STATED TASK -
Reproduce the lines below from the one that contains "a closed bottom" through the end, inclusive, and add nothing.

INFORMATION SHOWN -
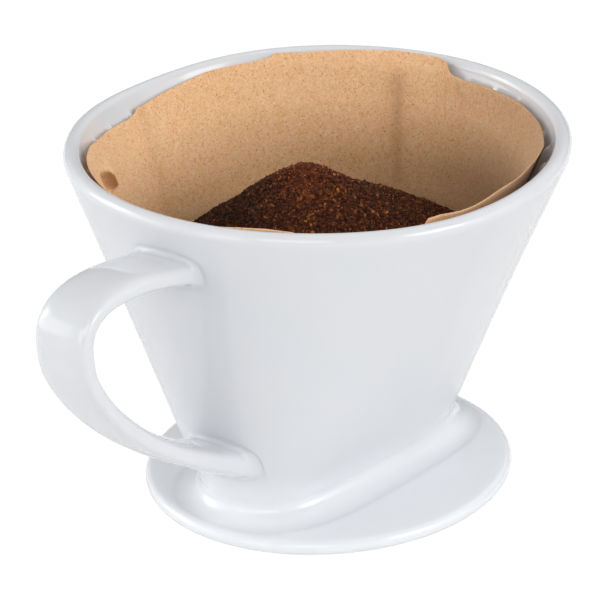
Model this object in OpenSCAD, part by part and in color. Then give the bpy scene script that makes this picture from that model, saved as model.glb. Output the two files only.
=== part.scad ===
// Pour over coffee dripper for one-by-four filter papers.
// A glazed porcelain cone, round at the rim and oval at the base, stands on a
// round flange that rests on a mug. A strap handle joins the narrow side.
// A folded filter paper lines the cone and holds a heap of ground coffee.
// Origin: centre of the flange's underside, the face that rests on the mug.
// +Z is up. The oval base is long along X, and the handle is at -X.

/* [Cone] */
// Outside diameter of the round rim
rim_d = 125; // [118:0.5:132]
// Height of the rim above the flange's underside
rim_h = 92.5; // [86:0.5:100]
// Length of the straight sides of the oval base
base_straight = 44; // [38:1:50]
// Width of the oval base, outside
base_w = 34; // [32:1:38]
// Wall thickness at the rim
wall_rim = 4.2; // [3.4:0.1:5]
// Wall thickness at the base
wall_base = 5.5; // [4.5:0.1:6]
// How far the fillet at the foot of the cone flares out
foot_flare = 5; // [3:0.5:6]

/* [Drainage ribs] */
// Number of ribs inside the cone
rib_n = 36; // [24:2:40]
// Height of each rib off the wall
rib_h = 1.3; // [0.8:0.1:1.6]
// Distance from the rim down to the top of the ribs
rib_drop = 5.5; // [4:0.5:20]

/* [Flange and locating ring] */
// Diameter of the round flange
flange_d = 94; // [92:1:104]
// Thickness of the flange
flange_t = 3.8; // [3:0.1:5]
// Outside diameter of the ring that drops into the mug
ring_d = 62; // [56:1:70]
// Depth of the ring below the flange
ring_h = 6; // [4:0.5:10]
// Wall thickness of the ring
ring_t = 4; // [3:0.5:6]
// Diameter of each drain hole
drain_d = 5; // [3:0.5:6]
// Distance between drain hole centres
drain_pitch = 14; // [10:1:16]

/* [Handle] */
// Furthest reach of the strap's middle line from the cone's axis
handle_reach = 96.6; // [90:0.2:102]
// Height of the top root of the handle
handle_top = 78.8; // [74:0.2:80]
// Height of the bottom root of the handle
handle_bottom = 21.3; // [19:0.1:26]
// Height at which the strap reaches furthest
handle_mid = 69.4; // [64:0.2:72]
// Width of the strap at its furthest point
strap_w = 15.9; // [13:0.1:19]
// Thickness of the strap at its furthest point
strap_t = 4.7; // [4:0.1:6]
// Width of the strap at the top root
root_w_top = 17.4; // [15:0.1:20]
// Width of the strap at the bottom root
root_w_bottom = 18; // [15:0.1:20]

/* [Filter paper] */
// Thickness of the paper wall
paper_t = 0.5; // [0.4:0.1:0.8]
// Clearance between the paper and the ribs
paper_gap = 0.3; // [0.2:0.1:0.6]
// Distance from the rim down to the paper's top edge
paper_drop = 1.5; // [0.5:0.5:8]

/* [Ground coffee] */
// Height at which the coffee meets the paper
fill_z = 59; // [40:0.5:64]
// Height of the top of the heap
heap_z = 84; // [72:0.5:88]
// Offset of the heap's top along X
heap_x = -2; // [-14:1:14]
// Offset of the heap's top along Y
heap_y = 3; // [-14:1:14]

/* [Hidden] */

$fn = 96;
porcelain = [0.89, 0.90, 0.92];
kraft = [0.80, 0.62, 0.46];
coffee = [0.25, 0.13, 0.08];

// Cone
base_z = flange_t;         // the cone stands on the flange's top
min_half_l = 0.02;         // keeps the oval's straight sides from vanishing
foot_h = foot_flare * 1.15;
foot_steps = [0, 0.22, 0.5, 1];    // fractions of foot_h
foot_power = 2.2;          // how quickly the flare dies away upwards
side_start = 6;            // where the plain side starts above base_z
rib_run_in = 1.6;          // height over which a rib rises from the wall
rib_low = 4;               // ribs keep their full height down to here above base_z
rib_foot = 0.6;            // part of the rib height left at base_z
// Edges of a rib's foot and crest from its middle, as fractions of the rib pitch
rib_edges = [-0.17, -0.07, 0.07, 0.17];

// Flange and locating ring
seat = 0.6;                // depth of the locating ring's seat in the flange
ring_chamfer = 0.8;
cut = 1;                   // how far cutters pass through a face

// Handle: the curve's tangents, as lengths and angles above level
bury = 2;                  // depth of each root's middle in the cone
top_pull = 46.2;
top_angle = 15.5;
bottom_pull = 45.4;
bottom_angle = 24.2;
mid_pull_up = 3.8;
mid_pull_down = 5.7;
curve_steps = 18;          // steps along each half of the handle
section_points = 24;
section_power = 0.72;      // below 1 makes the strap's section squarer
widen_power = 1.6;         // how the strap widens away from its middle
root_thicken = 0.9;        // extra thickness at the roots
flare_power = 14;          // keeps the flare close to the roots
flare_w = 0.16;            // extra part of the width at the roots
flare_t = 0.45;            // extra part of the thickness at the roots

// Paper and coffee
paper_z0 = base_z + 0.5;
paper_z1 = rim_h - paper_drop;
paper_pinch = 4.5;         // how far the paper draws in at base_z
arc_steps = 48;            // steps round each end of the paper's oval
level_steps = 8;
clear = 0.3;               // clearance between coffee and paper
side_clear = 0.1;          // extra clearance at the coffee's sides
heap_bulge = 0.12;         // how far the heap's slope bulges out
heap_top_step = 0.95;      // the last ring's way in towards the peak

// Fraction of the way up from the base to the rim
function rise(z) = (z - base_z) / (rim_h - base_z);
// Half length of the straight sides, and end radius, of the outside at height z
function half_l(z) = max(min_half_l, base_straight / 2 * (1 - rise(z)));
function end_r(z) = base_w / 2 + (rim_d - base_w) / 2 * rise(z);
// Wall thickness at height z
function wall(z) = wall_base + (wall_rim - wall_base) * rise(z);

// Heights in equal steps from one to another, starting at step number first
function levels(from, to, steps, first = 0) =
    [for (i = [first : steps]) from + (to - from) * i / steps];

// Point at a distance along an arc that begins at an angle
function arc_pt(x, r, start, distance) =
    let (angle = start + distance / r * 180 / PI)
    [x + r * cos(angle), r * sin(angle)];

// Point at a fraction of the way round an oval of half length l and end
// radius r, counter-clockwise from the middle of its +X end
function oval_pt(l, r, fraction) =
    let (quarter = PI * r / 2,
         side_1 = quarter,              // start of the +Y side
         arc_2 = side_1 + 2 * l,        // start of the -X end
         side_2 = arc_2 + 2 * quarter,  // start of the -Y side
         arc_3 = side_2 + 2 * l,        // start of the rest of the +X end
         travel = fraction * (arc_3 + quarter))
    travel < side_1 ? arc_pt(l, r, 0, travel) :
    travel < arc_2 ? [l - (travel - side_1), r] :
    travel < side_2 ? arc_pt(-l, r, 90, travel - arc_2) :
    travel < arc_3 ? [-l + (travel - side_2), -r] :
    arc_pt(l, r, 270, travel - arc_3);

// Places round the cone, as fractions of the way: the four edges of each rib
rib_places = [for (k = [0 : rib_n - 1], edge = rib_edges) (k + 0.5 + edge) / rib_n];

// Level ring of an oval at height z, drawn in by crest_h at the rib crests
function oval_ring(l, r, z, crest_h = 0) = [for (j = [0 : len(rib_places) - 1])
    let (on_crest = j % 4 == 1 || j % 4 == 2)
    concat(oval_pt(l, r - (on_crest ? crest_h : 0), rib_places[j]), z)];

// Rings of the cone's outside, standing flare off it, and of its inside wall
function outer_ring(z, flare = 0) = oval_ring(half_l(z), end_r(z) + flare, z);
function inner_ring(z, crest_h = 0) =
    oval_ring(half_l(z), end_r(z) - wall(z), z, crest_h);

// Solid through a list of rings that have the same number of points. With
// loop, the last ring joins the first, and otherwise both ends are capped.
module skin(rings, loop = false) {
    n = len(rings);
    m = len(rings[0]);
    sides = [for (i = [0 : loop ? n - 1 : n - 2], j = [0 : m - 1])
        let (this = i * m,
             next = (i + 1) % n * m,
             k = (j + 1) % m)
        each [[this + j, next + k, this + k], [this + j, next + j, next + k]]];
    caps = loop ? [] : [
        [for (j = [0 : m - 1]) j],
        [for (j = [m - 1 : -1 : 0]) (n - 1) * m + j]];
    polyhedron([for (ring = rings) each ring], concat(sides, caps), convexity = 8);
}

// The cone: outside wall with a flared foot, a rounded lip, and the inside wall
module cone_body() {
    lip_r = wall_rim / 2;
    lip_z = rim_h - lip_r;
    rib_z = rim_h - rib_drop;
    foot = [for (s = foot_steps)
        outer_ring(base_z + foot_h * s, foot_flare * pow(1 - s, foot_power))];
    side = [for (z = levels(base_z + side_start, lip_z, 4, first = 1)) outer_ring(z)];
    lip = [for (a = [30 : 30 : 150])
        oval_ring(half_l(lip_z), end_r(lip_z) - lip_r + lip_r * cos(a),
            lip_z + lip_r * sin(a))];
    inside = concat(
        [inner_ring(lip_z), inner_ring(rib_z)],
        [for (z = levels(rib_z - rib_run_in, base_z + rib_low, 4)) inner_ring(z, rib_h)],
        [inner_ring(base_z, rib_h * rib_foot)]);
    color(porcelain) skin(concat(foot, side, lip, inside), loop = true);
}

// Round flange with a rounded edge. Its middle is the floor of the cone, and
// three holes let the coffee through.
module saucer_flange() {
    edge_r = flange_t / 2;
    flat_r = flange_d / 2 - edge_r;
    ring_r = ring_d / 2;
    color(porcelain) difference() {
        union() {
            cylinder(h = flange_t, r = flat_r);
            rotate_extrude() translate([flat_r, edge_r]) circle(r = edge_r);
        }
        for (i = [-1, 0, 1]) translate([i * drain_pitch, 0, -cut])
            cylinder(h = flange_t + 2 * cut, r = drain_d / 2);
        // seat for the top of the locating ring
        rotate_extrude() polygon([
            [0, -cut], [ring_r, -cut], [ring_r, 0], [ring_r - seat, seat], [0, seat]]);
    }
}

// Ring under the flange that keeps the dripper centred in the mug
module locating_ring() {
    outer_r = ring_d / 2;
    inner_r = outer_r - ring_t;
    chamfer_z = -ring_h + ring_chamfer;
    color(porcelain) rotate_extrude() polygon([
        [inner_r, seat], [outer_r - seat, seat], [outer_r, 0],
        [outer_r, chamfer_z], [outer_r - ring_chamfer, -ring_h],
        [inner_r + ring_chamfer, -ring_h], [inner_r, chamfer_z]]);
}

// Point and direction at t along a cubic Bezier curve with control points p
function bezier(p, t) =
    pow(1 - t, 3) * p[0] + 3 * pow(1 - t, 2) * t * p[1]
    + 3 * (1 - t) * t * t * p[2] + pow(t, 3) * p[3];
function bezier_dir(p, t) =
    3 * pow(1 - t, 2) * (p[1] - p[0]) + 6 * (1 - t) * t * (p[2] - p[1])
    + 3 * t * t * (p[3] - p[2]);

// Middle of a handle root at height z, and a pull outwards and up from it, in XZ
function root_pt(z) = [-(half_l(z) + end_r(z)) + bury, z];
function root_pull(distance, angle) = distance * [-cos(angle), sin(angle)];

// Coordinate of the strap's section, from the cosine or sine of its angle
function squared(x) = sign(x) * pow(abs(x), section_power);

// Strap handle: a flat rounded section swept along a curve in the XZ plane,
// out from the top root, round, and back to the bottom root
module handle() {
    top = root_pt(handle_top);
    bottom = root_pt(handle_bottom);
    mid = [-handle_reach, handle_mid];
    upper = [top, top + root_pull(top_pull, top_angle), mid + [0, mid_pull_up], mid];
    lower = [mid, mid - [0, mid_pull_down],
        bottom + root_pull(bottom_pull, bottom_angle), bottom];
    color(porcelain) skin([for (i = [0 : 2 * curve_steps])
        let (on_upper = i <= curve_steps,
             t = (on_upper ? i : i - curve_steps) / curve_steps,
             curve = on_upper ? upper : lower,
             centre = bezier(curve, t),
             along = bezier_dir(curve, t),
             normal = [along[1], -along[0]] / norm(along),
             root_w = on_upper ? root_w_top : root_w_bottom,
             from_mid = abs(i / curve_steps - 1),   // 0 at the middle, 1 at the roots
             widen = pow(from_mid, widen_power),
             flare = pow(from_mid, flare_power),
             half_w = (strap_w + (root_w - strap_w) * widen) * (1 + flare_w * flare) / 2,
             half_t = (strap_t + root_thicken * widen) * (1 + flare_t * flare) / 2)
        [for (j = [0 : section_points - 1])
            let (angle = j * 360 / section_points,
                 p = centre + normal * half_t * squared(sin(angle)))
            [p[0], half_w * squared(cos(angle)), p[1]]]]);
}

// End radius of the paper's outside: close to the ribs above, and drawn in
// towards its bottom seam below
function paper_r(z) =
    end_r(z) - wall(z) - rib_h - paper_gap - paper_pinch * pow(1 - rise(z), 3);

// Ring of the paper's outside at height z, drawn in by inset and raised by
// lift, with its points at even angles round each end
function paper_ring(z, inset = 0, lift = 0) =
    let (r = paper_r(z) - inset)
    [for (end = [1, -1], k = [0 : arc_steps])
        let (a = -90 * end + k * 180 / arc_steps)
        [end * half_l(z) + r * cos(a), r * sin(a), z + lift]];

// The opened filter paper, a thin shell with a closed bottom
module paper_filter() {
    outside = levels(paper_z0, paper_z1, level_steps);
    inside = levels(paper_z1, paper_z0, level_steps);
    color(kraft) skin(concat(
        [for (z = outside) paper_ring(z)],
        [for (i = [0 : level_steps - 1]) paper_ring(inside[i], paper_t)],
        [paper_ring(paper_z0, paper_t, lift = paper_t)]));
}

// The coffee: it fills the paper up to fill_z, and is heaped above that
module coffee_grounds() {
    inset = paper_t + clear;
    edge = paper_ring(fill_z, inset);
    // Rings of the heap: the part of the way in to the peak, and the height
    heap = concat(
        [for (i = [1 : 4]) let (s = i / 5)
            [s, fill_z + (heap_z - fill_z) * s * (1 + heap_bulge * (1 - s))]],
        [[heap_top_step, heap_z]]);
    color(coffee) skin(concat(
        [for (z = levels(paper_z0 + inset, fill_z, level_steps))
            paper_ring(z, inset + side_clear)],
        [for (step = heap) [for (p = edge)
            [p[0] + (heap_x - p[0]) * step[0], p[1] + (heap_y - p[1]) * step[0], step[1]]]]));
}

cone_body();
saucer_flange();
locating_ring();
handle();
paper_filter();
coffee_grounds();
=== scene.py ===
"""A porcelain coffee dripper on a flange, with a paper filter and a heap of ground coffee.

The cone's axis is +Z, the flange's underside is at z 0 and the handle lies towards -X. The
mouth is round, and the cone narrows downwards to an oval that is longer along X.
Meshes are worked out in millimetres and turned into metres when they are made.
"""
import math
import bpy
import bmesh
import numpy as np
from mathutils import Vector, Matrix


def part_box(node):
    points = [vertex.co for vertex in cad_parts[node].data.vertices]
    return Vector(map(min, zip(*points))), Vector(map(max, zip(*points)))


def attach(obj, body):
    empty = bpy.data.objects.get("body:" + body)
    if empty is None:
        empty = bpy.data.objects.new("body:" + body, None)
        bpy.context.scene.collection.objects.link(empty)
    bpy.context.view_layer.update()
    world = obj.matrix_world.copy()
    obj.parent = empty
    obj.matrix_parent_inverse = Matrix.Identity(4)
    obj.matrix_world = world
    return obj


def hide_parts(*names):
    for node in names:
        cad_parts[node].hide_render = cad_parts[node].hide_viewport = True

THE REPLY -
// The opened filter paper, a thin shell with a closed bottom
module paper_filter() {
    outside = levels(paper_z0, paper_z1, level_steps);
    inside = levels(paper_z1, paper_z0, level_steps);
    color(kraft) skin(concat(
        [for (z = outside) paper_ring(z)],
        [for (i = [0 : level_steps - 1]) paper_ring(inside[i], paper_t)],
        [paper_ring(paper_z0, paper_t, lift = paper_t)]));
}

// The coffee: it fills the paper up to fill_z, and is heaped above that
module coffee_grounds() {
    inset = paper_t + clear;
    edge = paper_ring(fill_z, inset);
    // Rings of the heap: the part of the way in to the peak, and the height
    heap = concat(
        [for (i = [1 : 4]) let (s = i / 5)
            [s, fill_z + (heap_z - fill_z) * s * (1 + heap_bulge * (1 - s))]],
        [[heap_top_step, heap_z]]);
    color(coffee) skin(concat(
        [for (z = levels(paper_z0 + inset, fill_z, level_steps))
            paper_ring(z, inset + side_clear)],
        [for (step = heap) [for (p = edge)
            [p[0] + (heap_x - p[0]) * step[0], p[1] + (heap_y - p[1]) * step[0], step[1]]]]));
}

cone_body();
saucer_flange();
locating_ring();
handle();
paper_filter();
coffee_grounds();
=== scene.py ===
"""A porcelain coffee dripper on a flange, with a paper filter and a heap of ground coffee.

The cone's axis is +Z, the flange's underside is at z 0 and the handle lies towards -X. The
mouth is round, and the cone narrows downwards to an oval that is longer along X.
Meshes are worked out in millimetres and turned into metres when they are made.
"""
import math
import bpy
import bmesh
import numpy as np
from mathutils import Vector, Matrix


def part_box(node):
    points = [vertex.co for vertex in cad_parts[node].data.vertices]
    return Vector(map(min, zip(*points))), Vector(map(max, zip(*points)))


def attach(obj, body):
    empty = bpy.data.objects.get("body:" + body)
    if empty is None:
        empty = bpy.data.objects.new("body:" + body, None)
        bpy.context.scene.collection.objects.link(empty)
    bpy.context.view_layer.update()
    world = obj.matrix_world.copy()
    obj.parent = empty
    obj.matrix_parent_inverse = Matrix.Identity(4)
    obj.matrix_world = world
    return obj


def hide_parts(*names):
    for node in names:
        cad_parts[node].hide_render = cad_parts[node].hide_viewport = True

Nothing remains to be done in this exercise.